CHALLENGE: Exactly repeat the full listing that follows.

DATASET EXCERPT:
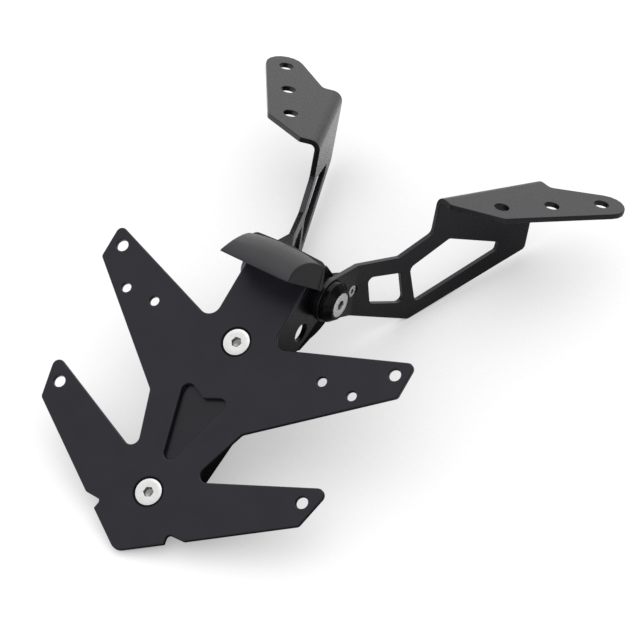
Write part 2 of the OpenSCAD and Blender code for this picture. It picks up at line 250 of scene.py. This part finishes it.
def board():
    m = Mat("board_mask_painted_shade", IOR=1.5)
    n1 = m.noise(300, 3)
    c = m.cells(700)
    # painted shade: the white board is coloured mid-grey, as if in the shade under the lamp
    m.to("Base Color", m.ramp(n1, [(0.3, (0.42, 0.43, 0.42)), (0.7, (0.50, 0.51, 0.50))]))
    m.to("Roughness", m.spread(n1, 0.3, 0.42))
    m.to("Normal", m.bump(c, 0.00002, 0.5))
    return m.m


def phosphor():
    m = Mat("led_phosphor", IOR=1.45)
    n1 = m.noise(1500, 2)
    m.to("Base Color", m.ramp(n1, [(0.3, (0.83, 0.60, 0.10)), (0.7, (0.93, 0.76, 0.22))]))
    m.to("Roughness", m.spread(n1, 0.22, 0.34))
    return m.m


def rubber():
    m = Mat("grommet_rubber", IOR=1.5)
    n1 = m.noise(1800, 3)
    m.to("Base Color", m.ramp(n1, [(0.3, (0.012, 0.012, 0.012)), (0.7, (0.022, 0.022, 0.022))]))
    m.to("Roughness", m.spread(n1, 0.6, 0.78))
    m.to("Normal", m.bump(n1, 0.00003, 0.6))
    return m.m


def nylon():
    m = Mat("nylon_ring", IOR=1.53)
    n1 = m.noise(900, 3)
    m.to("Base Color", m.ramp(n1, [(0.3, (0.62, 0.63, 0.60)), (0.7, (0.72, 0.73, 0.70))]))
    m.to("Roughness", m.spread(n1, 0.42, 0.55))
    m.to("Normal", m.bump(n1, 0.00002, 0.5))
    return m.m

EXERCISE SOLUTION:
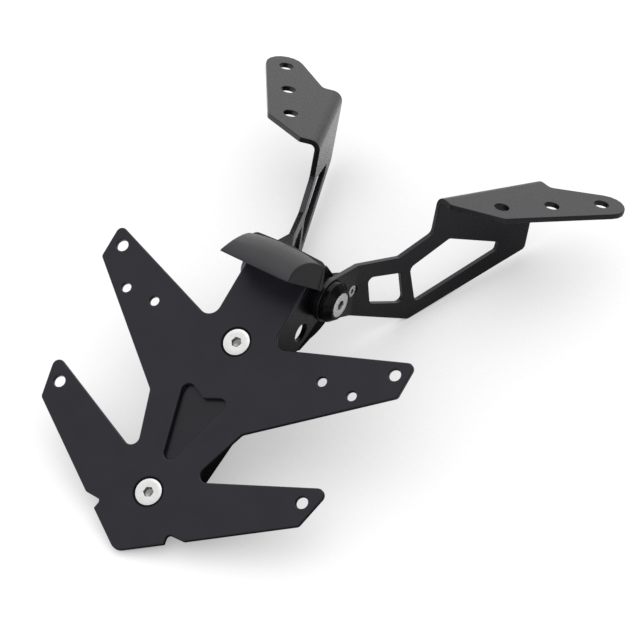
Write part 2 of the OpenSCAD and Blender code for this picture. It picks up at line 250 of scene.py. This part finishes it.
def board():
    m = Mat("board_mask_painted_shade", IOR=1.5)
    n1 = m.noise(300, 3)
    c = m.cells(700)
    # painted shade: the white board is coloured mid-grey, as if in the shade under the lamp
    m.to("Base Color", m.ramp(n1, [(0.3, (0.42, 0.43, 0.42)), (0.7, (0.50, 0.51, 0.50))]))
    m.to("Roughness", m.spread(n1, 0.3, 0.42))
    m.to("Normal", m.bump(c, 0.00002, 0.5))
    return m.m


def phosphor():
    m = Mat("led_phosphor", IOR=1.45)
    n1 = m.noise(1500, 2)
    m.to("Base Color", m.ramp(n1, [(0.3, (0.83, 0.60, 0.10)), (0.7, (0.93, 0.76, 0.22))]))
    m.to("Roughness", m.spread(n1, 0.22, 0.34))
    return m.m


def rubber():
    m = Mat("grommet_rubber", IOR=1.5)
    n1 = m.noise(1800, 3)
    m.to("Base Color", m.ramp(n1, [(0.3, (0.012, 0.012, 0.012)), (0.7, (0.022, 0.022, 0.022))]))
    m.to("Roughness", m.spread(n1, 0.6, 0.78))
    m.to("Normal", m.bump(n1, 0.00003, 0.6))
    return m.m


def nylon():
    m = Mat("nylon_ring", IOR=1.53)
    n1 = m.noise(900, 3)
    m.to("Base Color", m.ramp(n1, [(0.3, (0.62, 0.63, 0.60)), (0.7, (0.72, 0.73, 0.70))]))
    m.to("Roughness", m.spread(n1, 0.42, 0.55))
    m.to("Normal", m.bump(n1, 0.00002, 0.5))
    return m.m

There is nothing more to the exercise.